Williams stepped in as the peacemaker, and things calmed down until Shatasia Meggett summoned her boyfriend, Holder, lawyers said.
He arrived about the same time as another girl’s cousin, sparking a second round of violence that left Williams dying at the corner of Nostrand Ave. and Carroll St., authorities said. “It could have been over, as something stupid people were talking about,” Purce said.
But Holder “took this to another level,” the prosecutor argued. “He took it to a place where it was no longer something to joke about.” Leonard Saunders, 51, says he is confident prosecutors will get a conviction — some justice for his slain son.
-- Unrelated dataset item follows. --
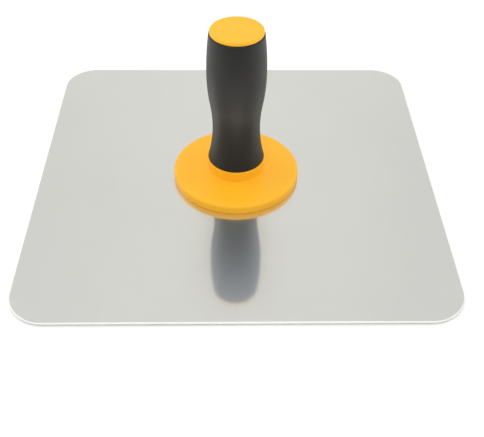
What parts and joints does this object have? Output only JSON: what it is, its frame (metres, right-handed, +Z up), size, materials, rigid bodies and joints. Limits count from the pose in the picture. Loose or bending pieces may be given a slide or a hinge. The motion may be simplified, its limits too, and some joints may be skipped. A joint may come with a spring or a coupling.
{
  "type": "plasterer's hawk",
  "caption": "Square aluminium plasterer's hawk with rounded corners, a round plastic base flange and a waisted soft-grip handle that unscrews for storage.",
  "frame": {"origin": "middle of the working face, which lies on the ground", "axes": "+Z up along the handle, away from the working face; +X and +Y along the plate's sides"},
  "size_m": [0.33, 0.33, 0.139],
  "materials": {
    "plate": "bright rolled sheet, lightly hazed",
    "zinc_steel": "zinc plated",
    "brass": "machined",
    "yellow_plastic": "satin moulded",
    "nylon": "natural",
    "soft_grip": "matte soft-touch"
  },
  "bodies": {
    "base": {"plate": "plate", "plate_screws": "zinc_steel", "screw_inserts": "brass", "base_flange": "yellow_plastic", "threaded_hub": "zinc_steel"},
    "swivel": {"seat_ring": "nylon"},
    "handle": {"handle_bolt": "zinc_steel", "bolt_washer": "zinc_steel", "bolt_nut": "zinc_steel", "handle_core": "yellow_plastic", "grip_sleeve": "soft_grip", "end_cap": "yellow_plastic"}
  },
  "joints": [
    {"name": "handle_lift", "type": "slide", "parent": "base", "child": "swivel", "axis": [0, 0, 1], "range_m": [0, 0.012]},
    {"name": "handle_turn", "type": "hinge", "parent": "swivel", "child": "handle", "pos_m": [0, 0, 0.0215], "axis": [0, 0, 1], "range_deg": [0, 2880]}
  ],
  "couplings": [
    {"joint": "handle_lift", "follows": "handle_turn", "m_per_rad": 0.00023873}
  ]
}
“I’ve seen some of the videotape of what transpired,” he said. “I was wondering how the hell at around 3:40 in the afternoon somebody would come out with a gun in broad daylight with little kids running down the street, walking with their parents.”
The victim’s mother, Diedra Haynes, 51, laid eyes on the accused killer in the courtroom.
“He’s emotionless,” she said. “No remorse. No nothing.”